Raw records
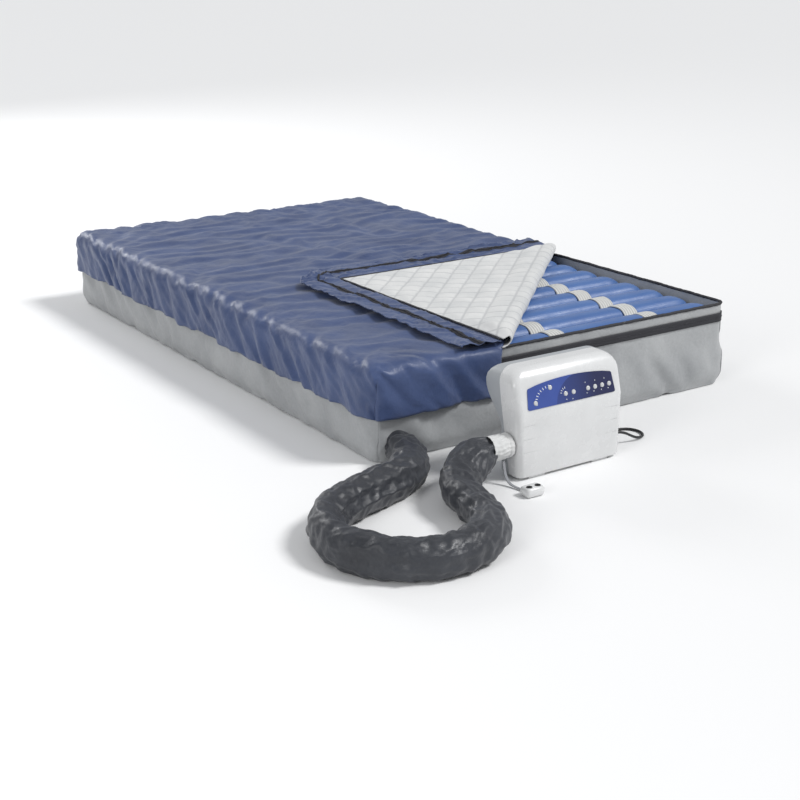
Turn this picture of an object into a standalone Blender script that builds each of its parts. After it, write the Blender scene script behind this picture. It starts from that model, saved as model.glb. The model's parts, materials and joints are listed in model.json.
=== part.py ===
"""Pressure relief mattress: air mattress, folded cover, and its alternating pump.

The frame has +Z up, +Y towards the head, and X across the bed.  The origin is
the centre of the mattress's underside.  Everything stands on the plane Z = 0.
"""

import math

import bmesh
import bpy
from mathutils import Matrix, Vector

# Driving dimensions, in metres.
MATTRESS_WIDTH = 1.2192
MATTRESS_LENGTH = 2.032
MATTRESS_HEIGHT = 0.254
CORNER_RADIUS = 0.035
CLOTH = 0.006
TOUCH_GAP = 0.0003

HALF_WIDTH = MATTRESS_WIDTH / 2
HALF_LENGTH = MATTRESS_LENGTH / 2

# Base cover: an open tray under the skirt of the top cover.
BASE_INSET = 0.012
BASE_WALL = 0.004
BASE_HEIGHT = 0.236
BASE_HALF_WIDTH = HALF_WIDTH - BASE_INSET
BASE_HALF_LENGTH = HALF_LENGTH - BASE_INSET

# Air cells, their straps and their air lines.
CELL_COUNT = 20
CELL_GAP = 0.0035
CELL_BOTTOM = 0.0045
CELL_TOP = 0.240
CELL_LEFT = -0.566
CELL_RIGHT = 0.590
CELL_ROUND = 0.040
CELL_PITCH = 2 * (BASE_HALF_LENGTH - BASE_WALL - 0.002) / CELL_COUNT
STRAP_PLACES = (-0.335, 0.0, 0.335)
STRAP_WIDTH = 0.050
STRAP_THICKNESS = 0.0012
STRAP_DIP = 0.015
MANIFOLD_X = -0.582
MANIFOLD_HEIGHTS = (0.060, 0.090)
MANIFOLD_RADIUS = 0.006

# Top cover and its turned-back foot corner.
SKIRT_DROP = 0.129
CORNER_LEG = 0.830
FLAP_BOTTOM = 0.262
SKIRT_HINGE_STEP = 0.0075
SKIRT_REACH = 0.130
FLAP_EDGE_STEP = 0.001
FLAP_MARGIN = 0.008

# Pump, standing on its feet in front of the mattress's foot end.
PUMP_X = -0.2145
PUMP_FRONT = -1.295
PUMP_WIDTH = 0.331
PUMP_HEIGHT = 0.268
PUMP_LOW_DEPTH = 0.078
PUMP_TOP_DEPTH = 0.140
PUMP_BOTTOM_WIDTH = 0.322
FOOT_HEIGHT = 0.006
CASE_WALL = 0.003
FACE_BREAK = 0.165
FACE_TILT = math.radians(15)
TOP_ROUND = 0.040
BOTTOM_ROUND = 0.006
PARTING_LOW = 0.040
PARTING_HIGH = 0.085
PARTING_GAP = 0.0004

# Control panel, measured up its sloping face from its lower left corner.
PANEL_WIDTH = 0.274
PANEL_SIDE = 0.053
PANEL_ARCH = 0.012
PANEL_TAPER = 0.006
PANEL_RISE = 0.007
PANEL_THICKNESS = 0.0015
BUTTON_RADIUS = 0.006
BUTTON_CLEARANCE = 0.0005
BUTTON_PROUD = 0.0022
BUTTON_DEPTH = 0.0075
BUTTON_PLACES = {
    "button_pressure_down": (0.025, 0.015),
    "button_pressure_up": (0.074, 0.045),
    "button_cycle_time": (0.119, 0.022),
    "button_mode": (0.144, 0.022),
    "button_alarm_mute": (0.190, 0.023),
    "button_static": (0.2125, 0.023),
    "button_lock": (0.235, 0.023),
    "button_power": (0.2575, 0.023),
}

# Bed hooks and power switch on the pump's rear case.
HOOK_PLACES = {"bed_hook_left": -0.100, "bed_hook_right": 0.100}
HOOK_WIDTH = 0.030
HOOK_DEPTH = 0.106
HOOK_HEIGHT = 0.150
HOOK_ARM = 0.048
HOOK_LIP = 0.020
HOOK_BARREL = 0.005
PIN_RADIUS = 0.0020
PIN_HOLE_RADIUS = 0.0024
LUG_THICKNESS = 0.005
SWITCH_DEPTH = 0.102
SWITCH_HEIGHT = 0.185

# Air hose: a sleeved pair of tubes from the foot corner to the pump's left side.
HOSE_DIAMETER = 0.085
HOSE_REST = HOSE_DIAMETER / 2 + 0.001
HOSE_ROUTE = (
    (-0.540, -1.0050, HOSE_REST), (-0.556, -1.084, HOSE_REST), (-0.601, -1.153, HOSE_REST),
    (-0.671, -1.197, HOSE_REST), (-0.753, -1.227, HOSE_REST), (-0.836, -1.257, HOSE_REST),
    (-0.907, -1.299, HOSE_REST), (-0.954, -1.361, HOSE_REST), (-0.971, -1.437, HOSE_REST),
    (-0.954, -1.513, HOSE_REST), (-0.907, -1.575, HOSE_REST), (-0.838, -1.611, HOSE_REST),
    (-0.760, -1.614, HOSE_REST), (-0.688, -1.584, HOSE_REST), (-0.635, -1.527, HOSE_REST),
    (-0.611, -1.447, HOSE_REST), (-0.594, -1.3640, 0.0480), (-0.5485, -1.3000, 0.0610),
    (-0.485, -1.2645, 0.0790), (-0.436, -1.2565, 0.0870),
)
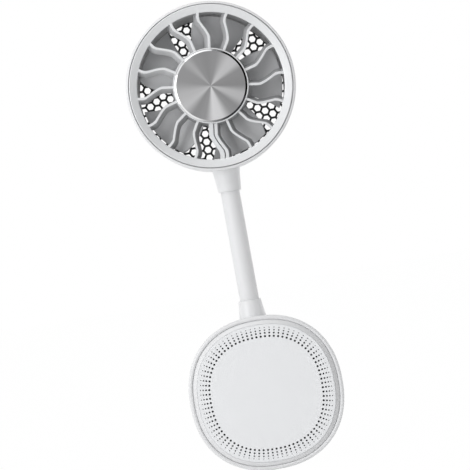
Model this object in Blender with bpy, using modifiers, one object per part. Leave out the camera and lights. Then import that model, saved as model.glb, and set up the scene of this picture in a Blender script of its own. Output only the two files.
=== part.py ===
"""Clip-on fan: a round fan head on a bendable neck, over a squarish battery base with a spring clip behind it.

Metres, +Z up. The fan faces -Y and the clip is on the +Y side. The origin is the grip of the clip: the middle
of the seam between its two closed jaw pads. Depths in the head and the base are heights towards the front, -Y.
"""

import math

import bmesh
import bpy
from mathutils import Matrix, Vector

MM = 0.001
DEG = math.radians(1)

# Clearances
GAP = 0.3 * MM  # between two pieces that touch
RUNNING_GAP = 0.5 * MM  # round the rotor
TIP_GAP = 1.6 * MM  # from a blade's tip to the duct

# Main sizes and places
HEAD_RADIUS = 45.0 * MM
HEAD_DEPTH = 41.0 * MM
HEAD_FRONT = 14.0 * MM  # from the neck's axis to the ring's face
BASE_HALF = 41.0 * MM
BASE_DEPTH = 21.8 * MM
BASE_ROUNDNESS = 2.25  # exponent of the base's outline: 2 is a circle
HEAD_TO_BASE = 165.2 * MM
GRIP_TO_BASE = 22.0 * MM  # from the jaw pads up to the base's centre
BACK_FROM_GRIP = 1.2 * MM  # from the seam of the pads to the base's back
NECK_TO_BASE_BACK = 10.8 * MM

# Head shell and front guard
SHELL_WALL = 1.9 * MM
HEAD_DRAFT = 0.8 * MM  # how much slimmer the drum is at its back
HEAD_EDGE = 2.2 * MM  # rounding of the rear edge
RING_WIDTH = 4.3 * MM
LIP_WIDTH = 1.55 * MM  # from the head's outside in to the seam round the ring
LIP_SETBACK = 0.5 * MM  # the shell's lip lies this far behind the ring's face
LIP_ROUNDING = 1.4 * MM
RING_THICKNESS = 2.3 * MM
RING_EDGE = 0.5 * MM
RING_DISH = 0.6 * MM  # how far the ring's face slopes in towards the fan
SKIRT_DEPTH = 7.0 * MM
DUCT_WALL = 1.3 * MM
DUCT_DEPTH = 35.6 * MM
DUCT_FLARE = 0.55 * MM  # how much wider the duct is at its back
REAR_LIP = 5.2 * MM  # from the head's outside in to the rear opening
REAR_WALL = 1.8 * MM
HUB_RADIUS = 20.0 * MM
HUB_RIM = 1.1 * MM
HUB_FLOOR = 1.5 * MM
HUB_DEPTH = 8.0 * MM
DISC_THICKNESS = 1.2 * MM
DISC_BEVEL = 0.8 * MM
DISC_PROUD = 0.3 * MM
DISC_DISH = 0.15 * MM
HUB_EDGE = 0.3 * MM

# Guard vanes
VANES = 16
VANE_WIDTH = 1.4 * MM
VANE_BACK_WIDTH = 0.9 * MM
VANE_DEPTH = 6.0 * MM
VANE_RECESS = 1.0 * MM
VANE_SLANT = 1.9 * MM  # how far its back edge lies anticlockwise of its front edge, seen from the front
VANE_SWEEP = 8.0 * DEG  # how far its inner end lies clockwise of its outer end
VANE_HOOK = 0.6 * DEG
VANE_BEND = (0.915, 0.61)  # shares of the opening's radius where the S begins and ends
LEAD_CHANNEL = 1.5 * MM  # clear width between the two struts that hide the motor's leads

# Impeller and motor
BLADES = 5
BLADE_SPAN = 54.5 * DEG
BLADE_FIRST = 11.6 * DEG
BLADE_SWEEP = 8.9 * DEG  # how far its tip lies clockwise of its root
BLADE_THICKNESS = 1.2 * MM
BLADE_AXIAL = 8.4 * MM
BLADE_TO_VANE = 1.8 * MM
SHAFT_RADIUS = 1.0 * MM
BUSH_WALL = 2.0 * MM
STATOR_RADIUS = 11.0 * MM
STATOR_TEETH = 9
MAGNET_WALL = 1.0 * MM
CAN_WALL = 0.8 * MM
CAN_DEPTH = 10.3 * MM
CAN_FLOOR = 1.2 * MM
CORE_LIFT = 1.8 * MM  # from the can's floor to the wound core
BLADE_CAMBER = 0.5 * MM
BLADE_TAPER = 0.117  # share of its span that a blade loses towards its tip
ROTOR_HUB_WALL = 2.4 * MM
ROTOR_HUB_PROUD = 1.5 * MM  # the hub's front stands this far in front of the blades
ROTOR_HUB_EDGE = 1.0 * MM
MOTOR_BOARD = 1.0 * MM
LEAD_RADIUS = 0.4 * MM
LEAD_SOLDER = 2.0 * MM
LEAD_SLACK = 3.2 * MM
LEAD_TURN = 3.4 * MM

# Rear grille
CELL_PITCH = 4.45 * MM
CELL_WEB = 1.0 * MM
LEAST_CELL = 0.7  # share of a whole cell that one cut off by the rim has to keep
GRILLE_THICKNESS = 1.6 * MM
GRILLE_RIM = 0.3 * MM  # from the rear opening's edge in to the cells
GRILLE_CENTRE = 24.2 * MM
GRILLE_SCREW = 0.7 * MM
GRILLE_SCREW_HEAD = 1.35 * MM
GRILLE_SCREW_EDGE = 1.4 * MM  # from the plate's edge to a screw's axis

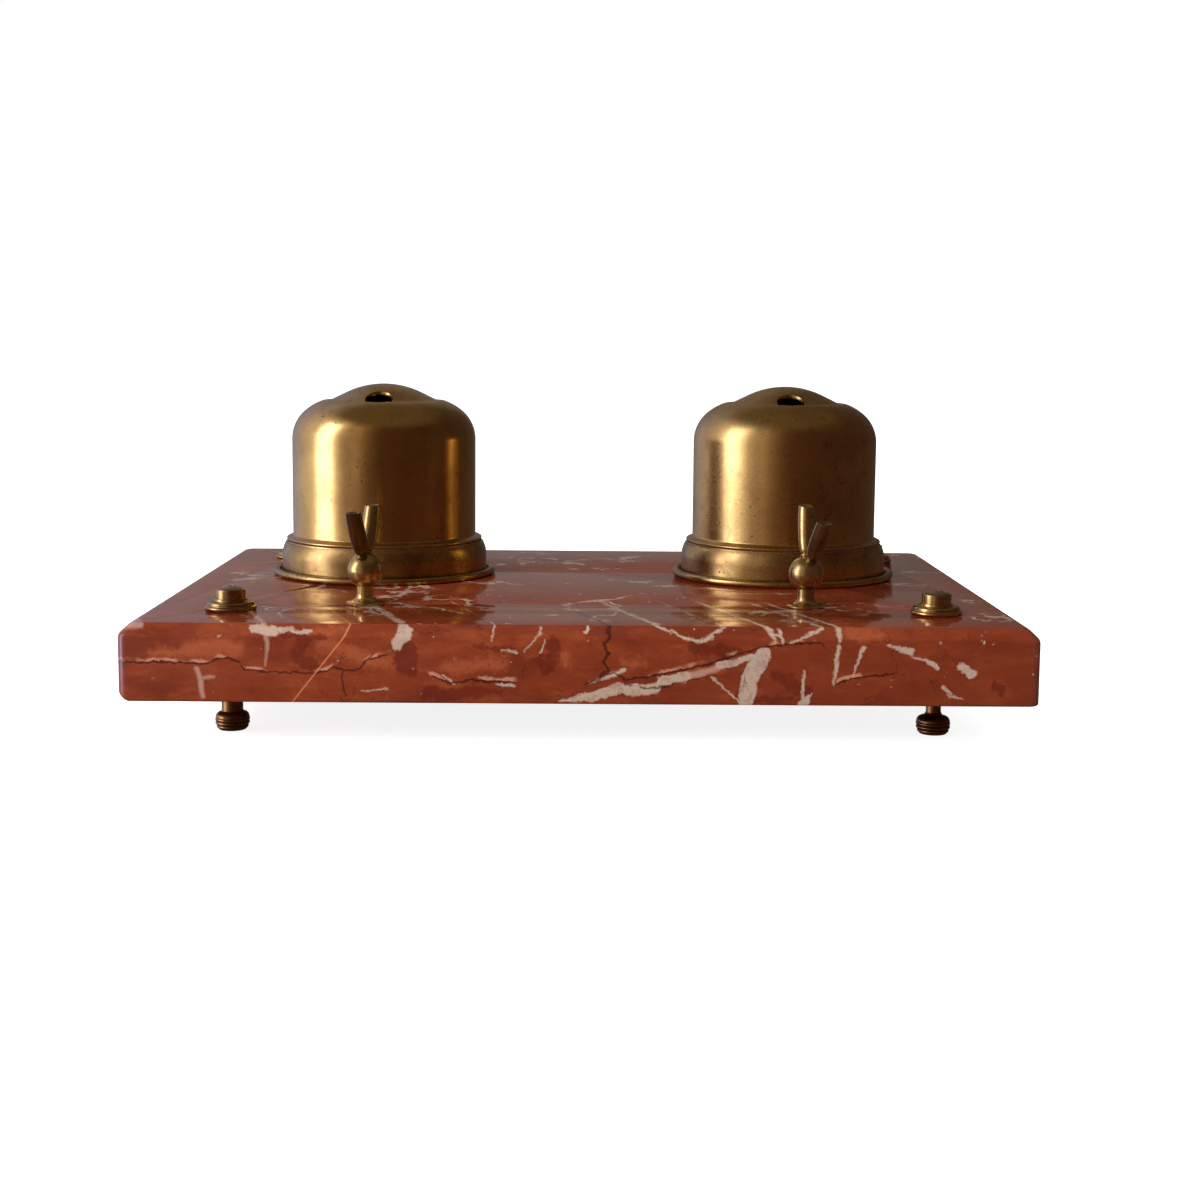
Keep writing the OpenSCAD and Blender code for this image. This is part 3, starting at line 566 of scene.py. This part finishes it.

Given request
Filter the records above for lines containing the word "with", and copy those lines.

Task solution
Model this object in Blender with bpy, using modifiers, one object per part. Leave out the camera and lights. Then import that model, saved as model.glb, and set up the scene of this picture in a Blender script of its own. Output only the two files.
"""Clip-on fan: a round fan head on a bendable neck, over a squarish battery base with a spring clip behind it.